▶ What needs to be done:
Repeat all entries exactly.

Some records

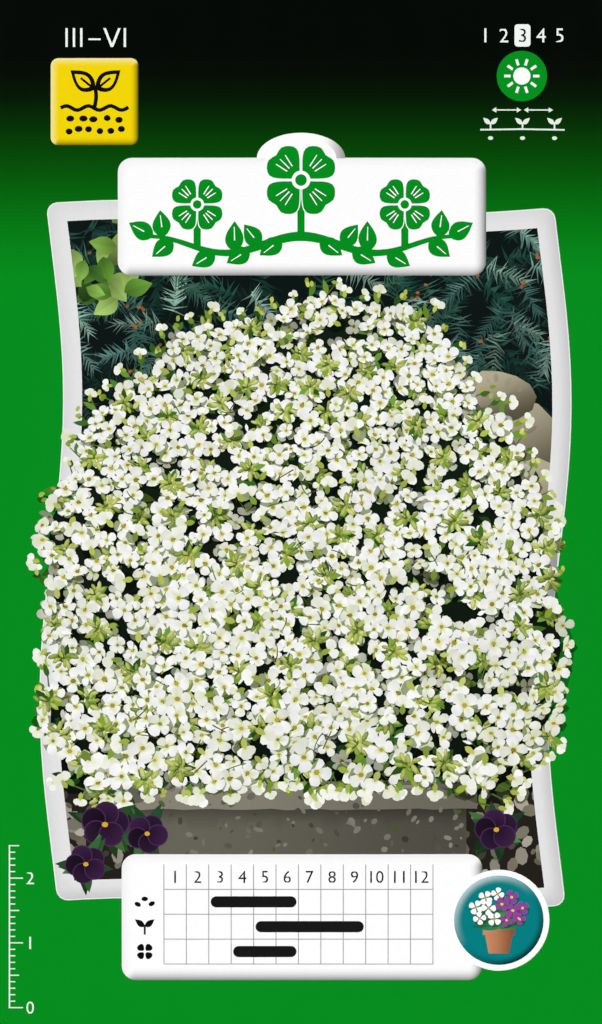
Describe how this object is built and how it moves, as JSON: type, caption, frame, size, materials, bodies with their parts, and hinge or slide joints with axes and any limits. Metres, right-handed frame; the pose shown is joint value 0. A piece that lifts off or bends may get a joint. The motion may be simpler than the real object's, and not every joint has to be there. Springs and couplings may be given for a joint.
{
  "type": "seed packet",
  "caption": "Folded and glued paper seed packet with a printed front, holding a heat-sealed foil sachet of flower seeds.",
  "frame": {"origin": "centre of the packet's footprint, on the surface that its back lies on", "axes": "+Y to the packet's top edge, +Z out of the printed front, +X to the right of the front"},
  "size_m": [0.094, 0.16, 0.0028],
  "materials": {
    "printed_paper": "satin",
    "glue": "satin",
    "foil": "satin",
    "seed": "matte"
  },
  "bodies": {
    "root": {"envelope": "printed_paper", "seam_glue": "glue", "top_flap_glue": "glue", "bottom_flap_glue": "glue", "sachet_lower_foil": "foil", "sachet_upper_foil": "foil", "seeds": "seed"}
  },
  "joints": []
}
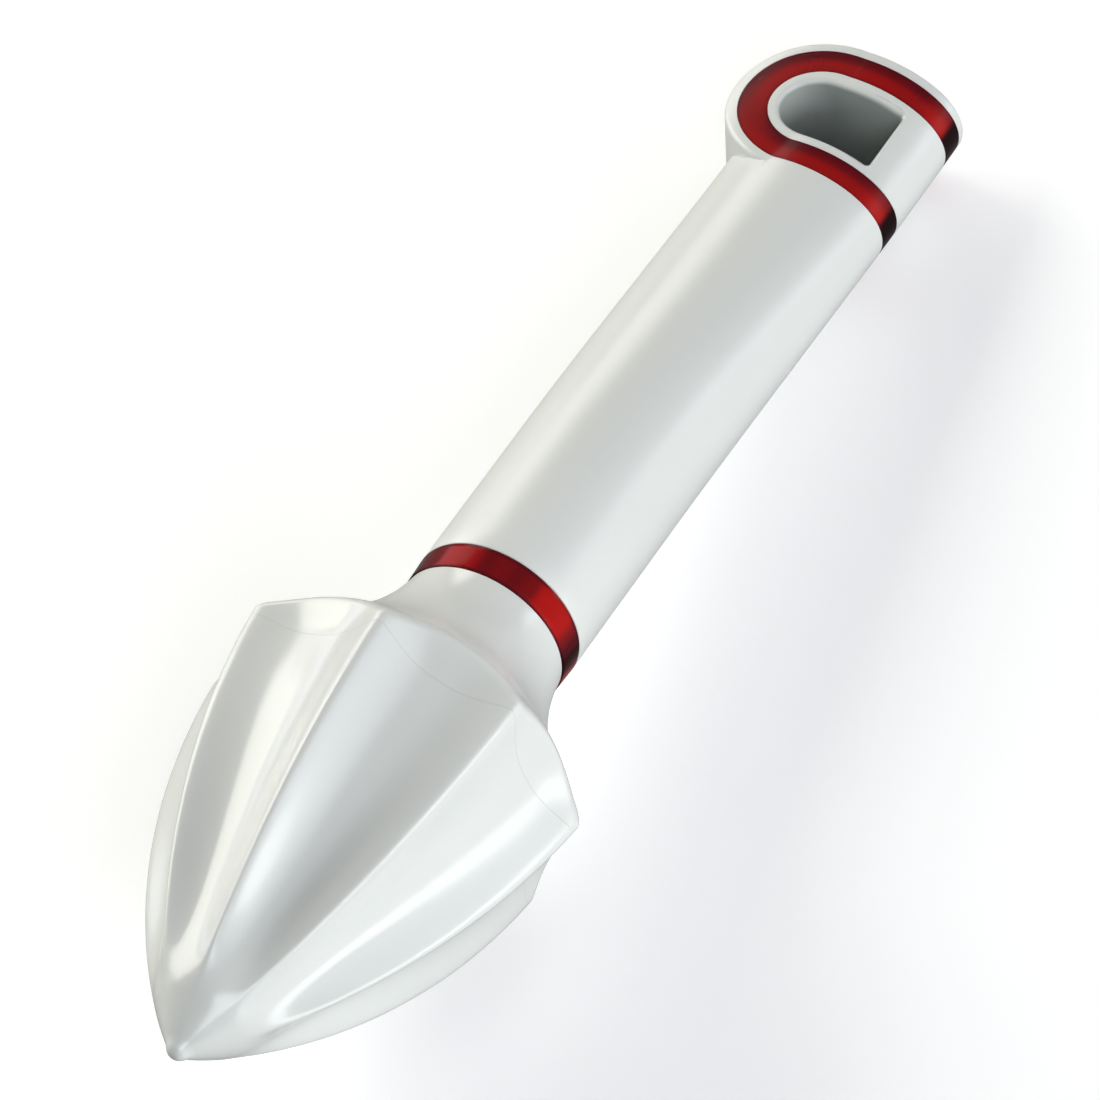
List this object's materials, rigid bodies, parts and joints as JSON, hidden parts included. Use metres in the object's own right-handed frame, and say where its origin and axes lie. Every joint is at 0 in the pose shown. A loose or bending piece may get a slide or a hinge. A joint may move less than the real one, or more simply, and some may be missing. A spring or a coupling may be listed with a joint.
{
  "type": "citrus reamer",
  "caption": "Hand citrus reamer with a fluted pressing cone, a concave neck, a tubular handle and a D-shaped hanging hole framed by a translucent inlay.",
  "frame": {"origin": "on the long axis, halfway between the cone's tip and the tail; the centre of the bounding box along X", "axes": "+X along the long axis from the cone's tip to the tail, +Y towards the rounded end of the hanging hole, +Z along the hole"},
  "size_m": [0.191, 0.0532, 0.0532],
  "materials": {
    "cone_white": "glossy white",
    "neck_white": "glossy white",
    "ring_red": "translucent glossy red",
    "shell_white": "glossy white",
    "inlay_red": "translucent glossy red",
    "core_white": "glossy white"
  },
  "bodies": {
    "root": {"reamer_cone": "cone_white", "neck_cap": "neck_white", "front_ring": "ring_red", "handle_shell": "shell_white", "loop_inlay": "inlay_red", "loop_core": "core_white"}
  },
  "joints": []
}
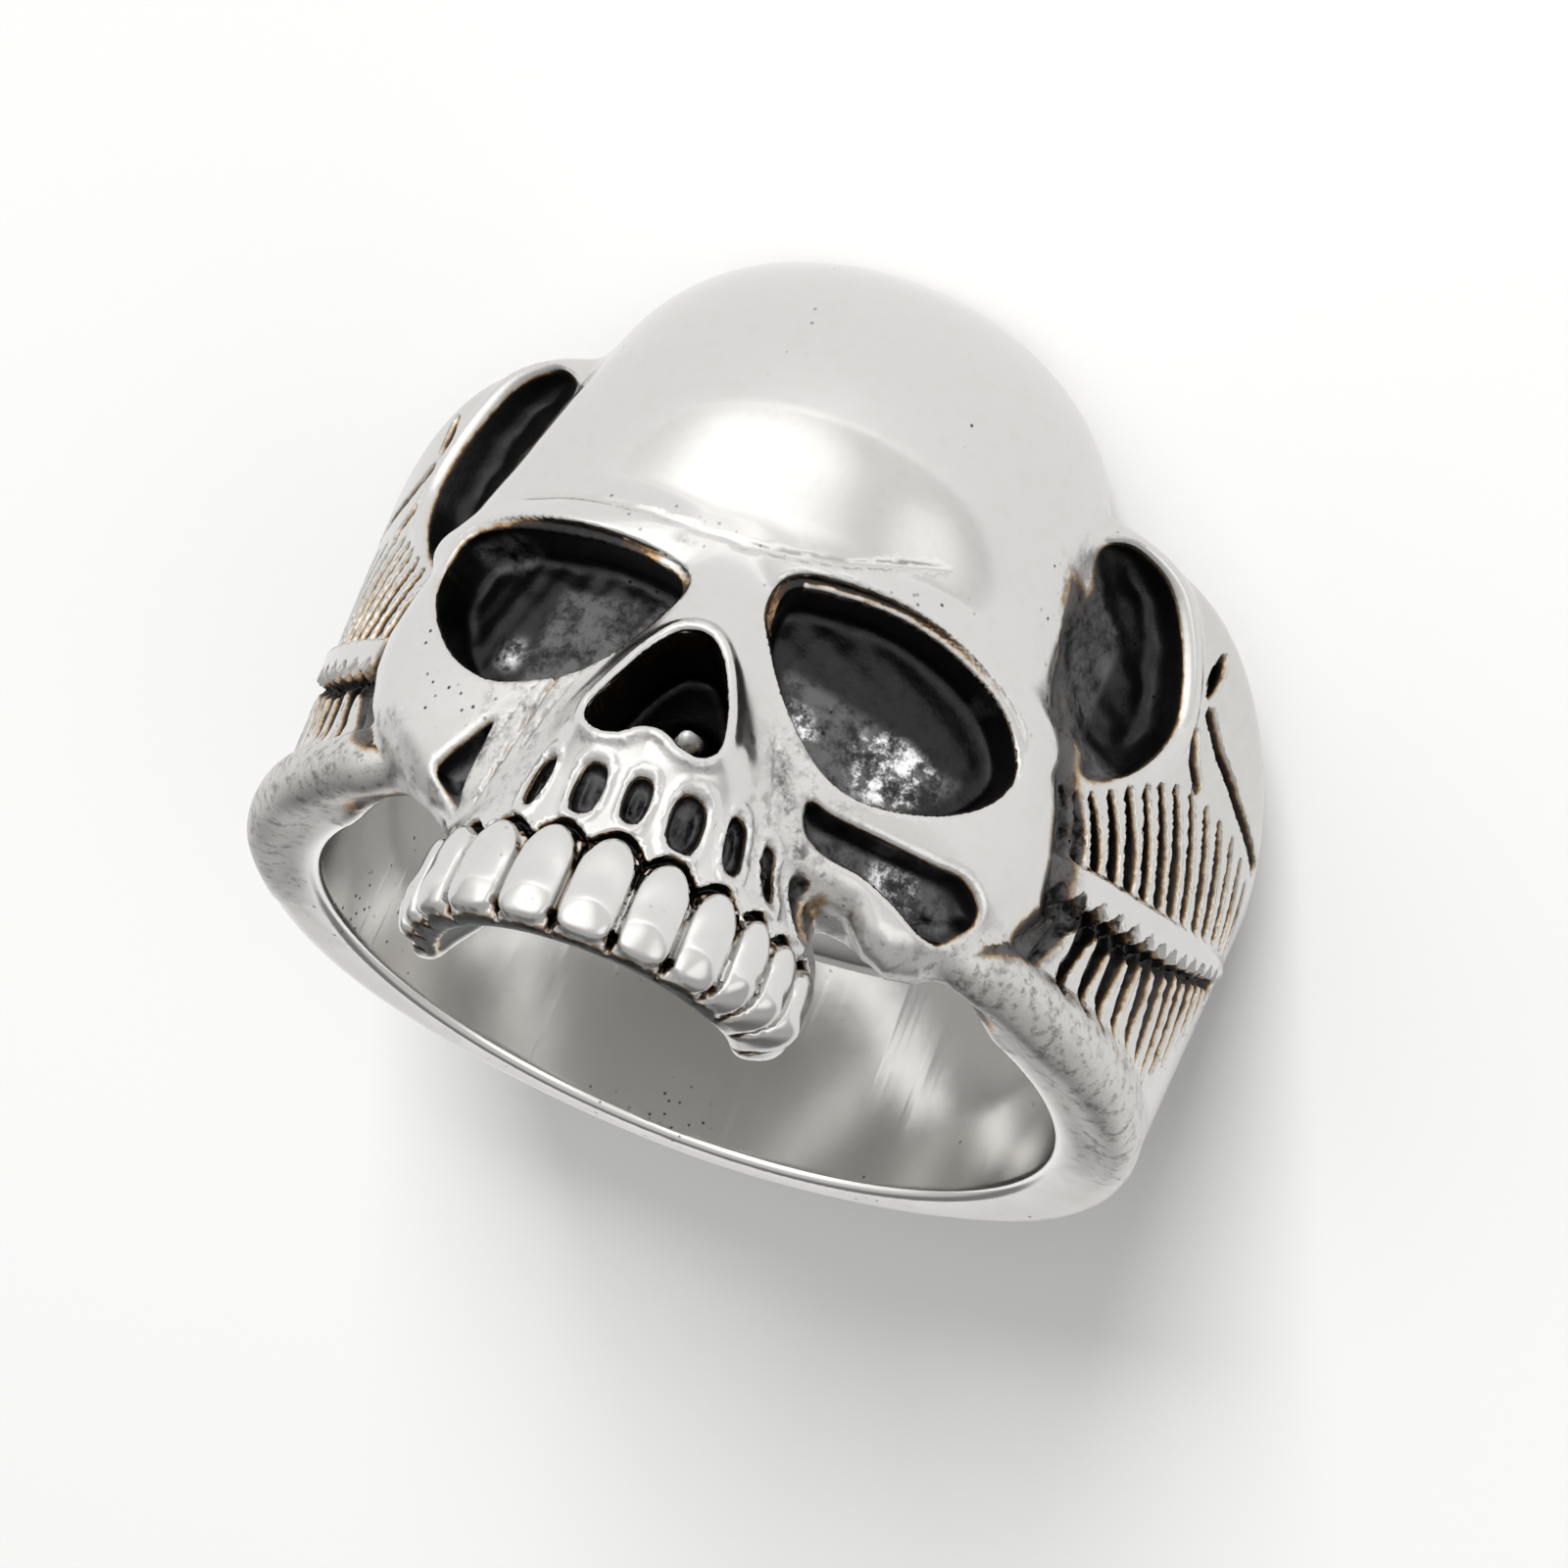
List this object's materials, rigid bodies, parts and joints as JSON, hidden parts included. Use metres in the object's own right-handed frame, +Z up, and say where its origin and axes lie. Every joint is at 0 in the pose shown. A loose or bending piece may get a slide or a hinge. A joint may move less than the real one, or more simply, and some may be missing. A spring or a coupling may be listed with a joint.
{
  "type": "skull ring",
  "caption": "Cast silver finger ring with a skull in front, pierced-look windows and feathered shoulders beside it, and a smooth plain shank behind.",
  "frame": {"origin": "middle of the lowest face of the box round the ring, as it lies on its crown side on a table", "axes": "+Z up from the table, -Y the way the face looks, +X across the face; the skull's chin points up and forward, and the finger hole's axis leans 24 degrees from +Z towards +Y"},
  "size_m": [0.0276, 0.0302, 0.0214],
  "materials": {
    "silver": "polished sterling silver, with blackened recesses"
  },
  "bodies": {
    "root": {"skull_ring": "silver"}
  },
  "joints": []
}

▶ Solution to this problem:
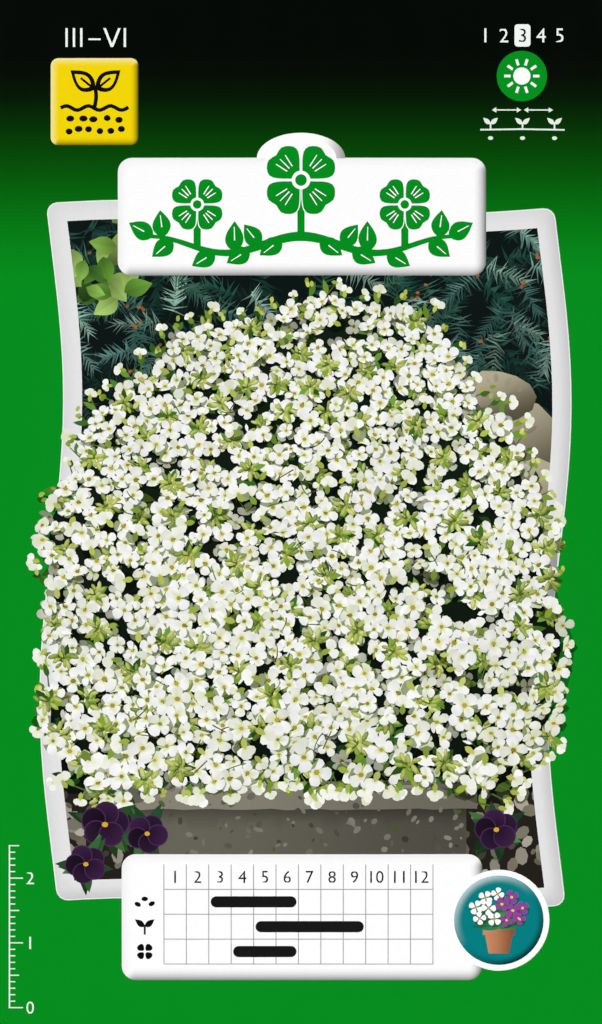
Describe how this object is built and how it moves, as JSON: type, caption, frame, size, materials, bodies with their parts, and hinge or slide joints with axes and any limits. Metres, right-handed frame; the pose shown is joint value 0. A piece that lifts off or bends may get a joint. The motion may be simpler than the real object's, and not every joint has to be there. Springs and couplings may be given for a joint.
{
  "type": "seed packet",
  "caption": "Folded and glued paper seed packet with a printed front, holding a heat-sealed foil sachet of flower seeds.",
  "frame": {"origin": "centre of the packet's footprint, on the surface that its back lies on", "axes": "+Y to the packet's top edge, +Z out of the printed front, +X to the right of the front"},
  "size_m": [0.094, 0.16, 0.0028],
  "materials": {
    "printed_paper": "satin",
    "glue": "satin",
    "foil": "satin",
    "seed": "matte"
  },
  "bodies": {
    "root": {"envelope": "printed_paper", "seam_glue": "glue", "top_flap_glue": "glue", "bottom_flap_glue": "glue", "sachet_lower_foil": "foil", "sachet_upper_foil": "foil", "seeds": "seed"}
  },
  "joints": []
}
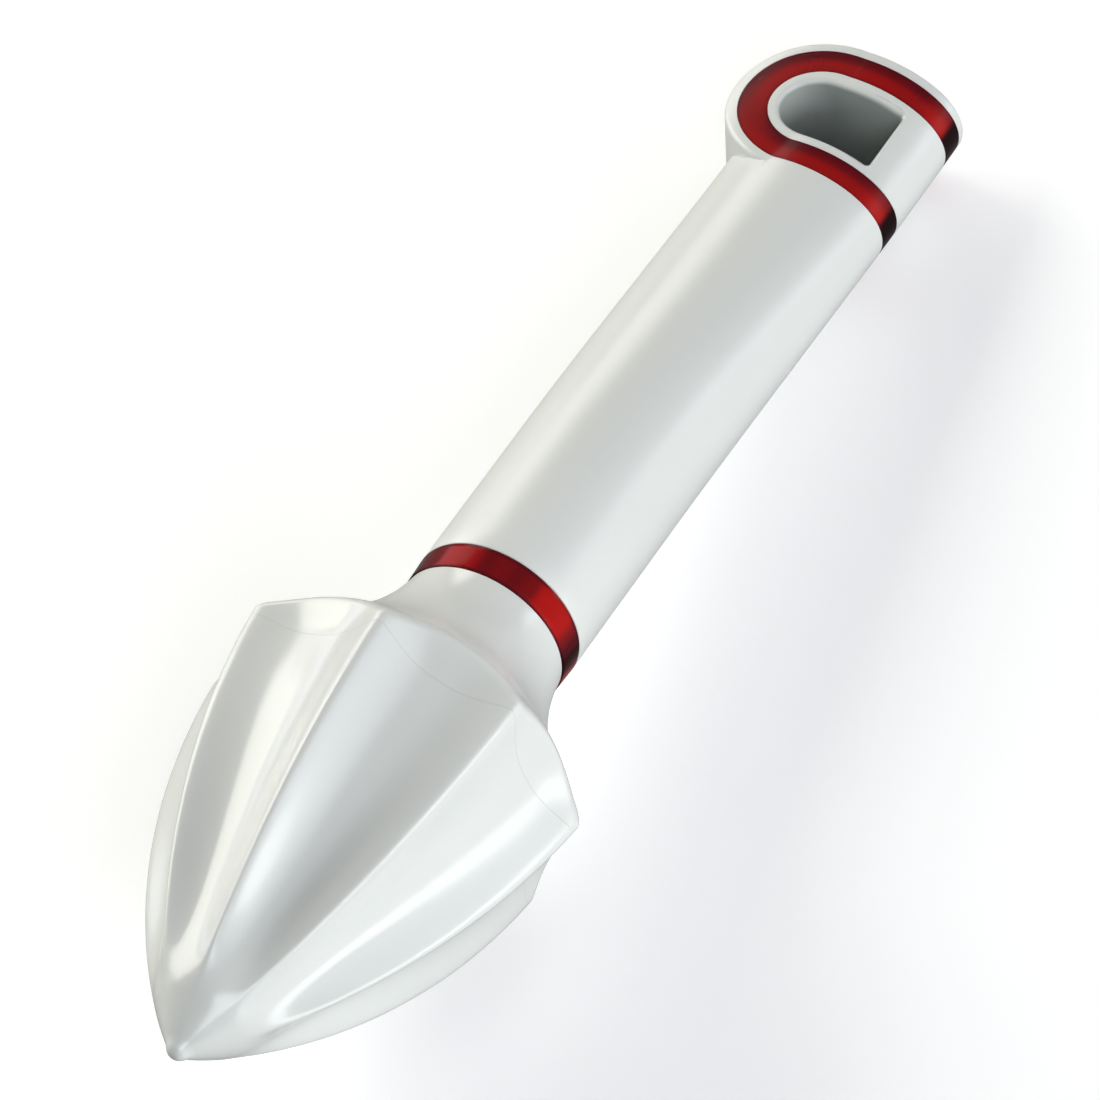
List this object's materials, rigid bodies, parts and joints as JSON, hidden parts included. Use metres in the object's own right-handed frame, and say where its origin and axes lie. Every joint is at 0 in the pose shown. A loose or bending piece may get a slide or a hinge. A joint may move less than the real one, or more simply, and some may be missing. A spring or a coupling may be listed with a joint.
{
  "type": "citrus reamer",
  "caption": "Hand citrus reamer with a fluted pressing cone, a concave neck, a tubular handle and a D-shaped hanging hole framed by a translucent inlay.",
  "frame": {"origin": "on the long axis, halfway between the cone's tip and the tail; the centre of the bounding box along X", "axes": "+X along the long axis from the cone's tip to the tail, +Y towards the rounded end of the hanging hole, +Z along the hole"},
  "size_m": [0.191, 0.0532, 0.0532],
  "materials": {
    "cone_white": "glossy white",
    "neck_white": "glossy white",
    "ring_red": "translucent glossy red",
    "shell_white": "glossy white",
    "inlay_red": "translucent glossy red",
    "core_white": "glossy white"
  },
  "bodies": {
    "root": {"reamer_cone": "cone_white", "neck_cap": "neck_white", "front_ring": "ring_red", "handle_shell": "shell_white", "loop_inlay": "inlay_red", "loop_core": "core_white"}
  },
  "joints": []
}
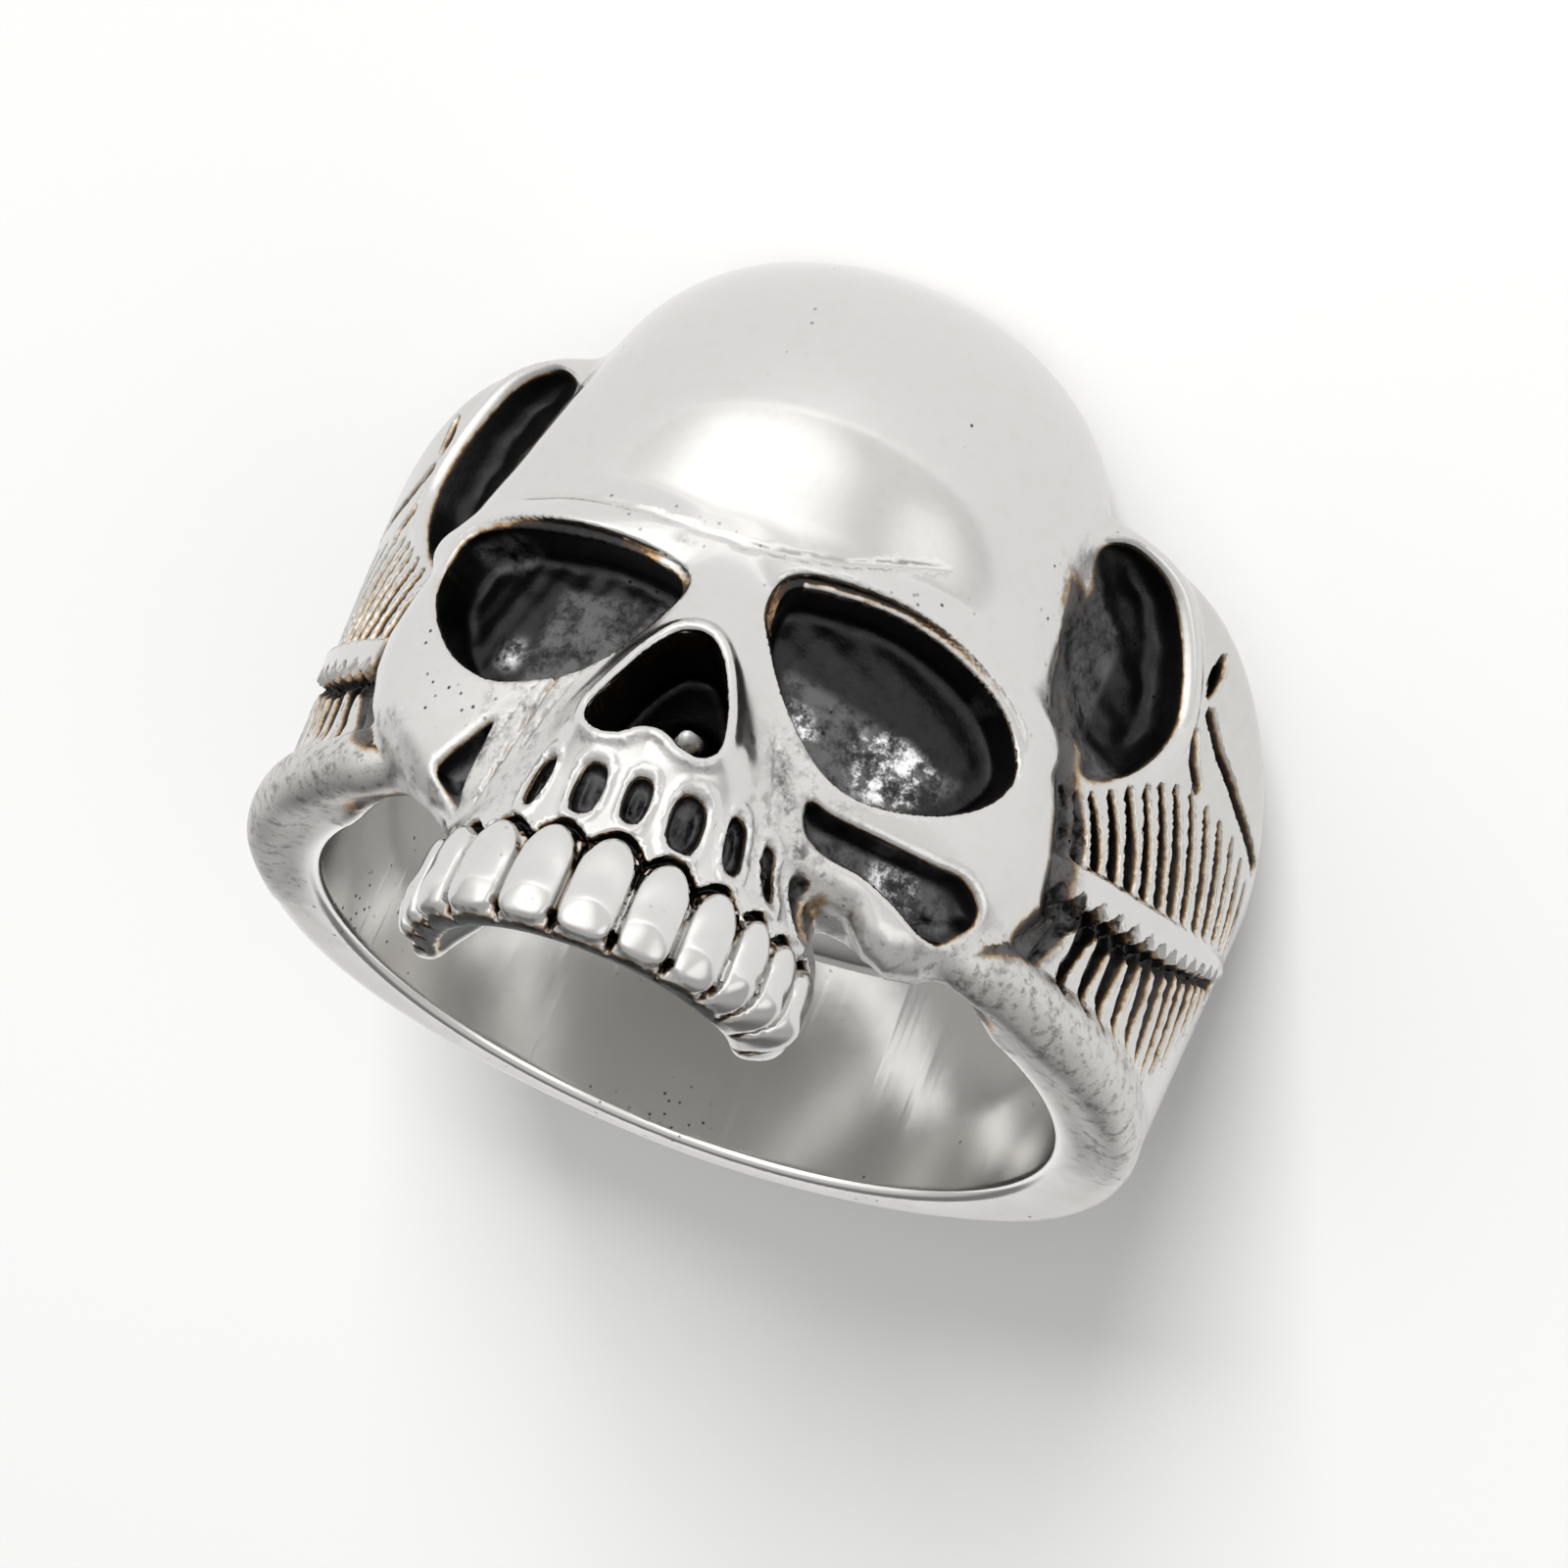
List this object's materials, rigid bodies, parts and joints as JSON, hidden parts included. Use metres in the object's own right-handed frame, +Z up, and say where its origin and axes lie. Every joint is at 0 in the pose shown. A loose or bending piece may get a slide or a hinge. A joint may move less than the real one, or more simply, and some may be missing. A spring or a coupling may be listed with a joint.
{
  "type": "skull ring",
  "caption": "Cast silver finger ring with a skull in front, pierced-look windows and feathered shoulders beside it, and a smooth plain shank behind.",
  "frame": {"origin": "middle of the lowest face of the box round the ring, as it lies on its crown side on a table", "axes": "+Z up from the table, -Y the way the face looks, +X across the face; the skull's chin points up and forward, and the finger hole's axis leans 24 degrees from +Z towards +Y"},
  "size_m": [0.0276, 0.0302, 0.0214],
  "materials": {
    "silver": "polished sterling silver, with blackened recesses"
  },
  "bodies": {
    "root": {"skull_ring": "silver"}
  },
  "joints": []
}